GIVEN INFORMATION
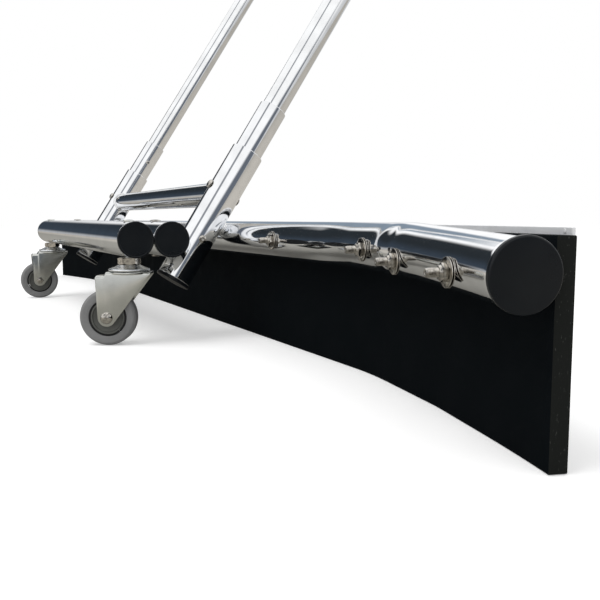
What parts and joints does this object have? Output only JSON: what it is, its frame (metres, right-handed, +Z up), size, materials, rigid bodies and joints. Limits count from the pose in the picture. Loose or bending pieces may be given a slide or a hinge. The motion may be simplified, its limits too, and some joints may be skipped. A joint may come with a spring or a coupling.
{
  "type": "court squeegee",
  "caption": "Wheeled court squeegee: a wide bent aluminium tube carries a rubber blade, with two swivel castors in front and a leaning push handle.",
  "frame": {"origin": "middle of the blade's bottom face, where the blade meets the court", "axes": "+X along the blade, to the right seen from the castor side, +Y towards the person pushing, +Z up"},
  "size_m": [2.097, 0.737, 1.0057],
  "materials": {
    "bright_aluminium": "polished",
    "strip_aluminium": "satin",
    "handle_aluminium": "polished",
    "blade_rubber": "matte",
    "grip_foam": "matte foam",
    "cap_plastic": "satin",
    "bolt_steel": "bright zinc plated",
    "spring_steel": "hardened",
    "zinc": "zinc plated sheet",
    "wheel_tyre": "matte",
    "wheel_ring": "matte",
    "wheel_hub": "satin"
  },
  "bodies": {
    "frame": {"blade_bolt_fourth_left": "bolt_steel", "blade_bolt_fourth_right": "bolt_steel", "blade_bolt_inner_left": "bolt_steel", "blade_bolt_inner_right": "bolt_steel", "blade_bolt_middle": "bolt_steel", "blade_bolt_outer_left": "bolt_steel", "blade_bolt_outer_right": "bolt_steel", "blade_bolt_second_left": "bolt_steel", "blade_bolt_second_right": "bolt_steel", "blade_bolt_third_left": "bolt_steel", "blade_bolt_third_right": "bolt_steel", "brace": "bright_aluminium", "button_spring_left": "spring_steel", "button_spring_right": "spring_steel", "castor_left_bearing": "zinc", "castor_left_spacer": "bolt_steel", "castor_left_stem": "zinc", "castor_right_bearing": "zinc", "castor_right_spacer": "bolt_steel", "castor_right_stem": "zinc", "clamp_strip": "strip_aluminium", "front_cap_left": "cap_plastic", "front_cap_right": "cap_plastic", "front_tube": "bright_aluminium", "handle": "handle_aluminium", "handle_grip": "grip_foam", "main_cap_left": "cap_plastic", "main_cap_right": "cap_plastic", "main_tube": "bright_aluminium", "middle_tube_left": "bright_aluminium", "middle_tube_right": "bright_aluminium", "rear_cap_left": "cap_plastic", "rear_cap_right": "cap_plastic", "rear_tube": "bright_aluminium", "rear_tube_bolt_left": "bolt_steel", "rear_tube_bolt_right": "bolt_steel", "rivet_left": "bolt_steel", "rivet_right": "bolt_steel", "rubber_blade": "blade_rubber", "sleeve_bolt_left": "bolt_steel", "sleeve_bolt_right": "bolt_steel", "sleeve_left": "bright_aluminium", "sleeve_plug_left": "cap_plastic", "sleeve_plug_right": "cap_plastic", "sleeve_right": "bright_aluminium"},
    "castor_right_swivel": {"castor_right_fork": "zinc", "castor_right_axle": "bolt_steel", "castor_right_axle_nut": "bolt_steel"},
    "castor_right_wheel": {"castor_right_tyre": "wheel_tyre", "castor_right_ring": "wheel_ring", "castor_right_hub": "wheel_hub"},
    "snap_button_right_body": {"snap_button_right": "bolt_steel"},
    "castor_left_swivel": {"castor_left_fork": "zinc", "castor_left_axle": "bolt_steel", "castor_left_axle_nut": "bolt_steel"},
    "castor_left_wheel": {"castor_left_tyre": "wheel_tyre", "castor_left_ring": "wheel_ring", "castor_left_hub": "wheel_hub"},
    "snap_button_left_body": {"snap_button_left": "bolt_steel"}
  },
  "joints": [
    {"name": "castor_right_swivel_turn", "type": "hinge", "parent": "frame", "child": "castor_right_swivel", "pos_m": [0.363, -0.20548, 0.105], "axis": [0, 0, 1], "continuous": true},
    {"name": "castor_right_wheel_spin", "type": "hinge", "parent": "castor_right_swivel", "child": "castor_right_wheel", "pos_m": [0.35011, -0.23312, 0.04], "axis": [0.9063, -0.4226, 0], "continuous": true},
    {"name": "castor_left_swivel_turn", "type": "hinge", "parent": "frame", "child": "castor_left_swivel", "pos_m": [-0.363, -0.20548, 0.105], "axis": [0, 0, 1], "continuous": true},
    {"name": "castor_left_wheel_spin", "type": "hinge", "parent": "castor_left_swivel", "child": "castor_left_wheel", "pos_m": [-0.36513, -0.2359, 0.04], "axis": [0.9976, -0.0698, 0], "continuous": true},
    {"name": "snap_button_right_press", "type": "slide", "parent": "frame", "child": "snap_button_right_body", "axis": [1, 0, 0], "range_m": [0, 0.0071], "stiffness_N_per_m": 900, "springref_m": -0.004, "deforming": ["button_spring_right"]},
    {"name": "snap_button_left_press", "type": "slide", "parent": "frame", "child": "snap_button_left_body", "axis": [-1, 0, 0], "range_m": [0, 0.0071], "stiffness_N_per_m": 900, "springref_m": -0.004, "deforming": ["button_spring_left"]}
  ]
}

WHAT IS REQUIRED
All of the material above needs to be copied exactly.

CORRECT ANSWER
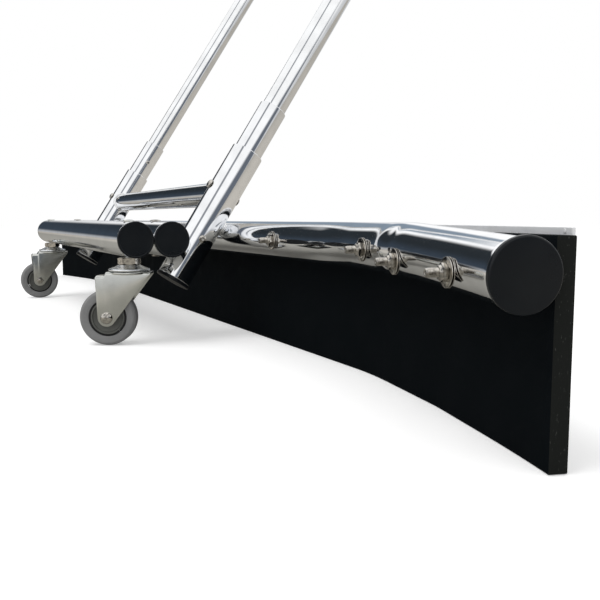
What parts and joints does this object have? Output only JSON: what it is, its frame (metres, right-handed, +Z up), size, materials, rigid bodies and joints. Limits count from the pose in the picture. Loose or bending pieces may be given a slide or a hinge. The motion may be simplified, its limits too, and some joints may be skipped. A joint may come with a spring or a coupling.
{
  "type": "court squeegee",
  "caption": "Wheeled court squeegee: a wide bent aluminium tube carries a rubber blade, with two swivel castors in front and a leaning push handle.",
  "frame": {"origin": "middle of the blade's bottom face, where the blade meets the court", "axes": "+X along the blade, to the right seen from the castor side, +Y towards the person pushing, +Z up"},
  "size_m": [2.097, 0.737, 1.0057],
  "materials": {
    "bright_aluminium": "polished",
    "strip_aluminium": "satin",
    "handle_aluminium": "polished",
    "blade_rubber": "matte",
    "grip_foam": "matte foam",
    "cap_plastic": "satin",
    "bolt_steel": "bright zinc plated",
    "spring_steel": "hardened",
    "zinc": "zinc plated sheet",
    "wheel_tyre": "matte",
    "wheel_ring": "matte",
    "wheel_hub": "satin"
  },
  "bodies": {
    "frame": {"blade_bolt_fourth_left": "bolt_steel", "blade_bolt_fourth_right": "bolt_steel", "blade_bolt_inner_left": "bolt_steel", "blade_bolt_inner_right": "bolt_steel", "blade_bolt_middle": "bolt_steel", "blade_bolt_outer_left": "bolt_steel", "blade_bolt_outer_right": "bolt_steel", "blade_bolt_second_left": "bolt_steel", "blade_bolt_second_right": "bolt_steel", "blade_bolt_third_left": "bolt_steel", "blade_bolt_third_right": "bolt_steel", "brace": "bright_aluminium", "button_spring_left": "spring_steel", "button_spring_right": "spring_steel", "castor_left_bearing": "zinc", "castor_left_spacer": "bolt_steel", "castor_left_stem": "zinc", "castor_right_bearing": "zinc", "castor_right_spacer": "bolt_steel", "castor_right_stem": "zinc", "clamp_strip": "strip_aluminium", "front_cap_left": "cap_plastic", "front_cap_right": "cap_plastic", "front_tube": "bright_aluminium", "handle": "handle_aluminium", "handle_grip": "grip_foam", "main_cap_left": "cap_plastic", "main_cap_right": "cap_plastic", "main_tube": "bright_aluminium", "middle_tube_left": "bright_aluminium", "middle_tube_right": "bright_aluminium", "rear_cap_left": "cap_plastic", "rear_cap_right": "cap_plastic", "rear_tube": "bright_aluminium", "rear_tube_bolt_left": "bolt_steel", "rear_tube_bolt_right": "bolt_steel", "rivet_left": "bolt_steel", "rivet_right": "bolt_steel", "rubber_blade": "blade_rubber", "sleeve_bolt_left": "bolt_steel", "sleeve_bolt_right": "bolt_steel", "sleeve_left": "bright_aluminium", "sleeve_plug_left": "cap_plastic", "sleeve_plug_right": "cap_plastic", "sleeve_right": "bright_aluminium"},
    "castor_right_swivel": {"castor_right_fork": "zinc", "castor_right_axle": "bolt_steel", "castor_right_axle_nut": "bolt_steel"},
    "castor_right_wheel": {"castor_right_tyre": "wheel_tyre", "castor_right_ring": "wheel_ring", "castor_right_hub": "wheel_hub"},
    "snap_button_right_body": {"snap_button_right": "bolt_steel"},
    "castor_left_swivel": {"castor_left_fork": "zinc", "castor_left_axle": "bolt_steel", "castor_left_axle_nut": "bolt_steel"},
    "castor_left_wheel": {"castor_left_tyre": "wheel_tyre", "castor_left_ring": "wheel_ring", "castor_left_hub": "wheel_hub"},
    "snap_button_left_body": {"snap_button_left": "bolt_steel"}
  },
  "joints": [
    {"name": "castor_right_swivel_turn", "type": "hinge", "parent": "frame", "child": "castor_right_swivel", "pos_m": [0.363, -0.20548, 0.105], "axis": [0, 0, 1], "continuous": true},
    {"name": "castor_right_wheel_spin", "type": "hinge", "parent": "castor_right_swivel", "child": "castor_right_wheel", "pos_m": [0.35011, -0.23312, 0.04], "axis": [0.9063, -0.4226, 0], "continuous": true},
    {"name": "castor_left_swivel_turn", "type": "hinge", "parent": "frame", "child": "castor_left_swivel", "pos_m": [-0.363, -0.20548, 0.105], "axis": [0, 0, 1], "continuous": true},
    {"name": "castor_left_wheel_spin", "type": "hinge", "parent": "castor_left_swivel", "child": "castor_left_wheel", "pos_m": [-0.36513, -0.2359, 0.04], "axis": [0.9976, -0.0698, 0], "continuous": true},
    {"name": "snap_button_right_press", "type": "slide", "parent": "frame", "child": "snap_button_right_body", "axis": [1, 0, 0], "range_m": [0, 0.0071], "stiffness_N_per_m": 900, "springref_m": -0.004, "deforming": ["button_spring_right"]},
    {"name": "snap_button_left_press", "type": "slide", "parent": "frame", "child": "snap_button_left_body", "axis": [-1, 0, 0], "range_m": [0, 0.0071], "stiffness_N_per_m": 900, "springref_m": -0.004, "deforming": ["button_spring_left"]}
  ]
}